Tom Barber's family has a long history with Ottawa, as his grandfather was one of the first permanent black residents in the city. Barber's story will be featured in one of the many Black History Ottawa events organized this month. Photo: Aaron Hemens, Centretown News.

Tom Barber lectures about his family history for Black History Month

By: Nadya Pankiw

Just before the beginning of Black History Month, Tom Barber stood in his basement looking through newspaper clippings, overflowing photo albums and a hard drive of recorded interviews with family members.

The collection constitutes a deep and thorough history of the Barber family, the subject of a lecture he delivered at the Main branch of the Ottawa Public Library on Feb. 1.

The event was promoted by Black History Ottawa, which has co-ordinated events celebrating Black History Month every February in the nation’s capital since 1986.

Throughout the month, 25 events will showcase that history through music, comedy, fashion shows, film screenings and other events and exhibits.

Sarah Onyango has volunteered for Black History Month for more than a decade. In that time, she said, she has seen increased diversity at events, especially among children, including those from mixed-race and non-black families.

“Little kids grow up together. Until you tell them ‘you’re black, you’re this, you’re that,’ they don’t notice,” she said.

Onyango said while she’s seen growing participation and diversity among certain demographics, Black History Month cannot reach its full potential until an even greater range of the city’s population is seen at all events.

“We really wish we would have a much more mixed audience, because we are preaching to the converted. So, we’d like the non-converted to come to our Black History Month events and learn,” Onyango said.

Adrian Harewood, the co-host of CBC Ottawa’s supper-hour newscast, said his own black history was an important part of his childhood.

He said he will be attending as many events as possible to celebrate that.

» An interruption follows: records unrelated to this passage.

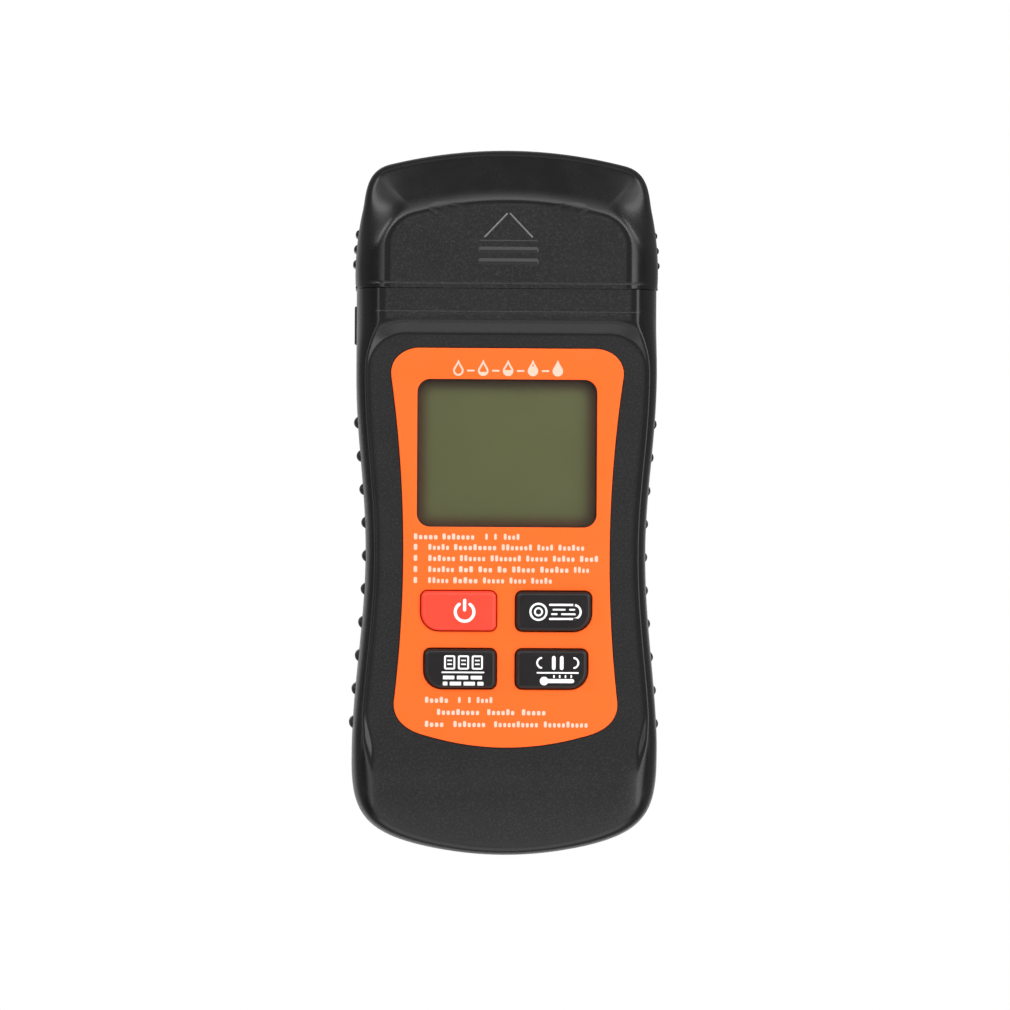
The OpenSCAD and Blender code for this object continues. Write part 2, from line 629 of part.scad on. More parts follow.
front_housing();
rear_housing();
pin_cap();
battery_door();
grip(-1);  // left_grip
grip(1);  // right_grip
faceplate();
display_lens();
housing_screws();
key(0, red);  // power_button
key(1, black);  // wood_button
key(2, black);  // paper_wall_button
key(3, black);  // hold_button
plunger(0);  // power_plunger
plunger(1);  // wood_plunger
plunger(2);  // paper_wall_plunger
plunger(3);  // hold_plunger
tact_switches();
lcd_glass();
lcd_reflector();
lcd_holder();
zebra_strips();
main_pcb();
controller_chip();
amplifier_chip();
crystal();
smd_parts();
buzzer();
temperature_sensor();
pcb_screws();
test_pin(-1);  // left_pin
test_pin(1);  // right_pin
pin_nuts();
pin_sockets();
socket_contacts();
battery_cell(0);  // battery_cell_1
battery_cell(1);  // battery_cell_2
battery_cell(2);  // battery_cell_3
battery_springs();
battery_plates();
battery_lead_red();
battery_lead_black();
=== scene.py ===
# Two-pin moisture meter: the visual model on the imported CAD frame, with its floor, lights and camera.
# Sizes of the meter are millimetres, and become metres where meshes are made. Materials, floor, lights and
# camera are in metres.
import math

import bmesh
import bpy
import numpy as np
from mathutils import Euler, Matrix, Vector


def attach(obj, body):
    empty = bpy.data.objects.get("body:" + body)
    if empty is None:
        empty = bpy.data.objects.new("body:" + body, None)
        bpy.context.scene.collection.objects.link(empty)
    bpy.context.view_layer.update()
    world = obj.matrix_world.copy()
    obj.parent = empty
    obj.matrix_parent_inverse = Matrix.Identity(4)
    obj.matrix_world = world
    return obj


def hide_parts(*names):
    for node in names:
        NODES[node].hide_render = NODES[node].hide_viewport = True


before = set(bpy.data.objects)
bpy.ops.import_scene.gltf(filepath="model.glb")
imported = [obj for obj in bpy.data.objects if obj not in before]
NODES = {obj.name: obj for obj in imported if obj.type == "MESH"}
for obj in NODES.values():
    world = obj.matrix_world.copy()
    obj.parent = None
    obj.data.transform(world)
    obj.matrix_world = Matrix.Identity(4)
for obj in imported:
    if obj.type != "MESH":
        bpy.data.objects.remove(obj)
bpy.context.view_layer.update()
MM = 0.001
FINE_WELD = 2e-7

# ---- Driving sizes, the same as in the CAD model ----

CROWN_Y, TAIL_Y = 70.5, -70.5
MOUTH_Y, DECK_Y = 42.6, 40.0
SPLIT_Z, FACE_Z, NECK_Z = 11.0, 24.8, 26.6
PLATE_Z, POCKET_Z, WALL_UNDER_Z = 25.1, 24.2, 22.8
WAIST_Y, WAIST_HALF = -10.0, 27.9
HIP_END_Y, HIP_EASE = -52.0, 10.2
TAIL_ARC_X, TAIL_EASE, TAIL_R = 15.5, 12.0, 72.0
CAP_HALF, CAP_WIDEST_Y, CAP_SIDE_R = 30.3, 46.0, 57.0
CAP_CORNER_Y, CORNER_EASE = 58.5, 2.9
CROWN_ARC_X, CROWN_EASE, CROWN_R = 23.5, 5.1, 95.0
WINDOW_Y, WINDOW_W, WINDOW_H = 9.9, 35.8, 29.4
KEY_TOP_Z, FLANGE_Z, FLANGE_TOP_Z = 26.2, 21.7, 22.7
KEYS = [(-9.45, -21.5, 14.7), (9.45, -21.5, 14.7), (-9.1, -33.0, 14.0), (9.1, -33.0, 14.0)]
KEY_H, KEY_GAP = 7.6, 0.3
CASE_SCREWS = [(23, 33), (-23, 33), (23.6, -52), (-23.6, -52)]
PCB_SCREWS = [(14.5, 37.5), (-14.5, 37.5), (21.3, -42), (-21.3, -42)]
PIN_X = 12.5
SIDES = ((-1, "left"), (1, "right"))
CELL_R, CELL_Z, CELL_PITCH, CELL_CAN, CELL_GAP = 5.25, 7.85, 10.9, 43.5, 1.3
BAY_HALF, BAY_LOW_Y, BAY_HIGH_Y = 16.65, -58.0, -8.7


def ease(t):
    return (1 - np.cos(np.pi * np.clip(t, 0, 1))) / 2


def smooth(t):
    t = np.clip(t, 0, 1)
    return t * t * (3 - 2 * t)


def soft_min(a, b, k):
    """The lower of two heights, blended where they are within k of each other."""
    h = np.clip(0.5 + 0.5 * (b - a) / k, 0, 1)
    return b + (a - b) * h - k * h * (1 - h)


def groove(distance, width, depth):
    """How deep a fine moulded line is at a distance from its middle."""
    return depth * np.exp(-(distance / width) ** 2)


def case_half(y):
    """Half width of the case at y, narrowest at the waist."""
    y = np.asarray(y, float)
    return WAIST_HALF + np.where(y > WAIST_Y, 2.1 * ease((y - WAIST_Y) / 36), 2.6 * ease((WAIST_Y - y) / 42))


def case_x(y):
    return float(case_half(y))


def cap_side(y):
    return CAP_HALF - (np.asarray(y, float) - CAP_WIDEST_Y) ** 2 / (2 * CAP_SIDE_R)


def plate_half(y):
    return 20.55 + (y + 10.6) ** 2 / 494


def shallow_arc(half, y, r, n):
    """Points of an arc of radius r from x = half to the centre line, where it is at y."""
    xs = [half * (1 - i / n) for i in range(n + 1)]
    return [(x, y + x ** 2 / (2 * r)) for x in xs]


def bezier(a, b, c, d, n, first=1):
    """Points first to n of a cubic curve."""
    a, b, c, d = map(np.array, (a, b, c, d))
    out = []
    for i in range(first, n + 1):
        t = i / n
        u = 1 - t
        out.append(tuple(u ** 3 * a + 3 * u * u * t * b + 3 * u * t * t * c + t ** 3 * d))
    return out


def arc(cx, cy, r, start, end, n):
    return [(cx + r * math.cos(math.radians(start + (end - start) * i / n)),
             cy + r * math.sin(math.radians(start + (end - start) * i / n))) for i in range(n + 1)]


def whole(half):
    """A right-hand half outline, from its top to its bottom, closed across the centre line."""
    return list(half) + [(-x, y) for x, y in reversed(half) if x > 1e-6]


def span(start, end, step):
    """Even steps from start up to but not including end."""
    n = max(1, round(abs(end - start) / step))
    return [start + (end - start) * i / n for i in range(n)]


# ---- Mesh helpers ----

def linked(name, data):
    obj = bpy.data.objects.new(name, data)
    bpy.context.scene.collection.objects.link(obj)
    return obj


def evaluated_mesh(obj):
    graph = bpy.context.evaluated_depsgraph_get()
    return bpy.data.meshes.new_from_object(obj.evaluated_get(graph), depsgraph=graph)


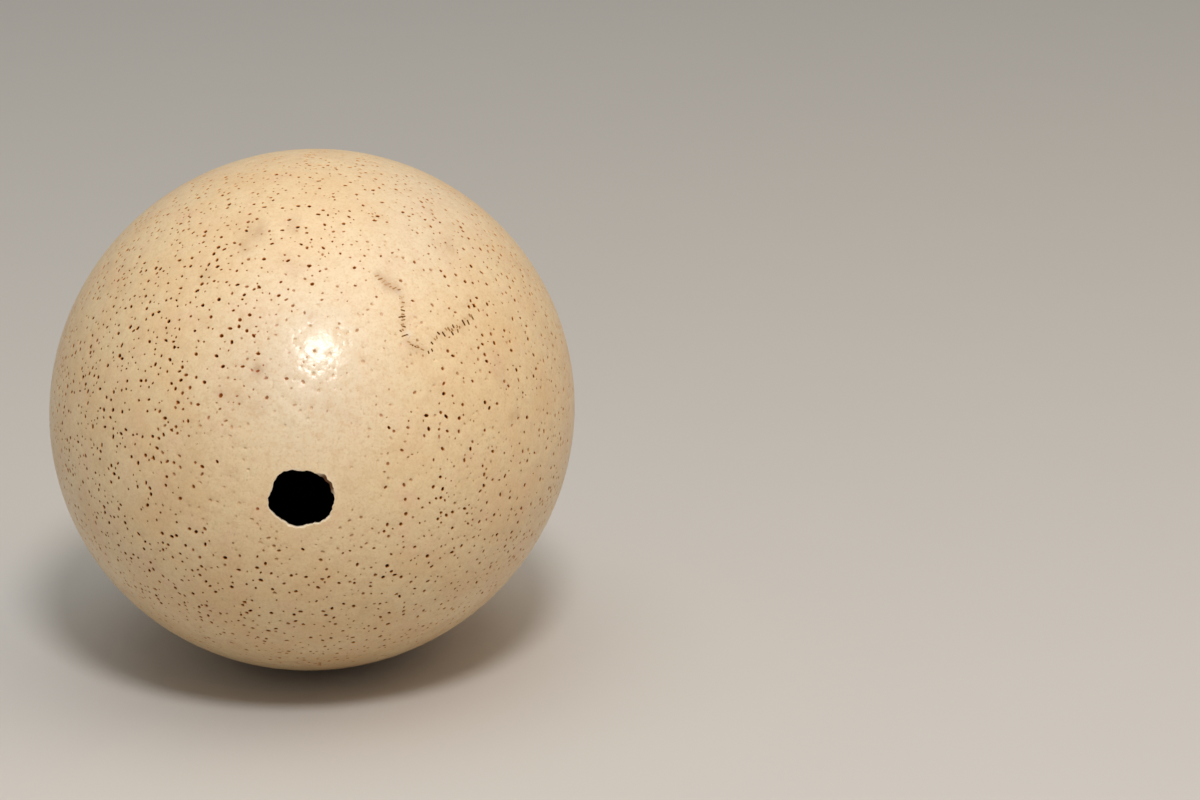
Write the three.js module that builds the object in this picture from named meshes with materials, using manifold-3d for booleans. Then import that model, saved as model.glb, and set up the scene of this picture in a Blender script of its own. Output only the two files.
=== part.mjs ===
// A blown ostrich egg lying on its side: one hollow shell with a ragged blow hole in one end.
// Millimetres. +Y runs along the egg from the holed end to the closed end, +X is to the right
// of someone facing the hole, and +Z is up. The origin is on the resting surface, under the
// middle of the egg's box.
import * as THREE from "three";
import { mergeVertices } from "three/addons/utils/BufferGeometryUtils.js";
import Module from "manifold-3d";

const wasm = await Module();
wasm.setup();

// The shell
const LENGTH = 152; // pole to pole
const GIRTH = 128; // mean diameter at the middle
const FULLNESS = 0.03; // how much fuller the holed half is than the closed half
const OVAL = 0.0105; // the share by which the girth is long one way and short the other
const OVAL_TURN = THREE.MathUtils.degToRad(14.5); // from +X towards +Z, to the girth's long way
const WALL = 2;
const REST_DEPTH = 0.5; // what the small flat that the egg rests on takes off its curve

const OUTER_STEPS = { along: 28, around: 56 };
const INNER_STEPS = { along: 18, around: 36 };

// The broken edge of the blow hole, [x, z] about the pole, anticlockwise from the right.
const HOLE_EDGE = [
  [7.5, -0.6], [6.9, 1.4], [6.6, 3], [5.2, 4.5], [3.2, 5.5], [1.2, 6], [-3.1, 6.1], [-4.6, 5.4],
  [-5.9, 3.7], [-6.5, 1.7], [-7.4, -0.6], [-7.2, -3], [-5.4, -5], [-3.4, -6.5], [-1.2, -7.3],
  [1.3, -6.8], [4.4, -6], [6.2, -4.6], [6.9, -2.7],
];
const HOLE_STEPS = 48; // straight stretches round the edge
const HOLE_REACH = 12; // from the pole into the hollow, well past the wall

// The largest of the pores: small pits spread over the shell by a golden-angle spiral, and shaken.
const PORES = 380;
const PORE_SEED = 20261;
const PORE_SHAKE = 0.25; // radians round the egg's axis
const PORE_RADIUS = { least: 0.5, most: 0.75 };
const PORE_DEPTH = 0.9;
const PORE_SIDES = 5;
const BARE = { x: 6, z: 8, radius: 21 }; // the smooth patch round the blow hole
const GOLDEN_ANGLE = Math.PI * (3 - Math.sqrt(5));
const CONE_TIP = new THREE.Vector3(0, 1, 0);

// Returns a function that draws the next of a fixed row of numbers between 0 and 1.
function drawer(seed) {
  let state = seed;
  return () => {
    state = (state * 48271) % 2147483647;
    return state / 2147483647;
  };
}

// The point of a round egg at angle t from the holed pole and phi about the axis.
function eggPoint(t, phi, length, girth) {
  const out = (girth / 2) * Math.sin(t) * (1 + FULLNESS * Math.cos(t));
  return new THREE.Vector3(out * Math.cos(phi), (-length / 2) * Math.cos(t), out * Math.sin(phi));
}

// Makes a round egg slightly oval about its axis.
function ovalMatrix() {
  const turn = new THREE.Matrix4().makeRotationY(-OVAL_TURN);
  const stretch = new THREE.Matrix4().makeScale(1 + OVAL, 1, 1 - OVAL);
  return turn.clone().multiply(stretch).multiply(turn.clone().invert());
}

function toSolid(geometry) {
  geometry.deleteAttribute("normal");
  geometry.deleteAttribute("uv");
  const merged = mergeVertices(geometry);
  return new wasm.Manifold(
    new wasm.Mesh({
      numProp: 3,
      vertProperties: merged.attributes.position.array,
      triVerts: new Uint32Array(merged.index.array),
    }),
  );
}

function toGeometry(solid) {
  const mesh = solid.getMesh();
  const geometry = new THREE.BufferGeometry();
  geometry.setAttribute("position", new THREE.BufferAttribute(mesh.vertProperties, 3));
  geometry.setIndex(new THREE.BufferAttribute(mesh.triVerts, 1));
  return geometry;
}

// A solid egg about the Y axis.
function eggSolid(length, girth, steps) {
  const profile = [];
  for (let i = 0; i <= steps.along; i++) {
    const point = eggPoint((Math.PI * i) / steps.along, 0, length, girth);
    const onAxis = i === 0 || i === steps.along;
    profile.push(new THREE.Vector2(onAxis ? 0 : point.x, point.y));
  }
  const egg = new THREE.LatheGeometry(profile, steps.around);
  return toSolid(egg.applyMatrix4(ovalMatrix()));
}

// A prism along Y whose section is the blow hole's edge.
function holeCutter() {
  const corners = HOLE_EDGE.map(([x, z]) => new THREE.Vector3(x, z, 0));
  const edge = new THREE.CatmullRomCurve3(corners, true, "centripetal").getPoints(HOLE_STEPS);
  const outline = new THREE.Shape(edge.slice(0, -1).map((p) => new THREE.Vector2(p.x, p.y)));
  const prism = new THREE.ExtrudeGeometry(outline, { depth: 2 * HOLE_REACH, bevelEnabled: false });
  prism.rotateX(Math.PI / 2); // the outline's y becomes z, and the prism runs towards -Y
  prism.translate(0, -LENGTH / 2 + HOLE_REACH, 0);
  return toSolid(prism);
}

// A box below the resting flat.
function floorCutter(lowest) {
  const box = new THREE.BoxGeometry(GIRTH, LENGTH, GIRTH);
  box.translate(0, 0, lowest + REST_DEPTH - GIRTH / 2);
  return toSolid(box);
}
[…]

“I think that’s why it’s important to ask questions, “he said. “That’s why it’s important to listen and also respect the fact that people have stories to tell, and those stories are worthy of being honoured.”

Barber’s interest in learning about his own black history started at a young age, including his family’s roots in the U.S.

“When I was a kid, I said, ‘I’m going to go there and see Kentucky,’ and my family said I was stupid,” Barber said.

That decision helped Barber find what he said felt like endless information about his family’s origins. With the help of locals and well-preserved archives, he learned about one of his ancestor’s time as a slave in Kentucky, and his later life in Ottawa.

“When I tell this story, it’s not the story you generally hear about slavery,” Barber said.

Barber’s forebear Paul Barber was born to slave parents on July 13, 1850, in Bardstown, Kentucky.

When he was just four-years old, Paul Barber came into the possession of slave owner Philetus Swift Barber. In 1865, during the fallout of the emancipation of slavery, Paul Barber was freed. Unlike many freed slaves, he chose to stay in Kentucky and work for Philetus.

“There’s a lot of gaps,” Barber said. “And one of these days I’m going to fill all of those gaps.”

These gaps left the next 20 years of Paul Barber’s life a mystery. But Tom does know his grandfather arrived in Ottawa in 1885 and began training horses for the City of Ottawa.

In 1892, Paul Barber married Elizabeth Brown, a white woman. The couple raised five children, with Tom’s father, Thomas Cyril Barber, being the only one born in the 20th century.

The Barber family eventually became well-known in Ottawa: Tom’s uncle Paul was a newspaper vendor at the bustling intersection of Bank and Sparks streets; uncle Jack was a prominent speed-skater; and uncle Joe was a respected boxer.

In 2016, part of a street in Lowertown was renamed in honour of the Barber family.

Tom said his family history is a reminder of the diversity of experience present in the black historical narrative in Ottawa.

“If you don’t go out and tell the story, then no one’s going to know,” he said.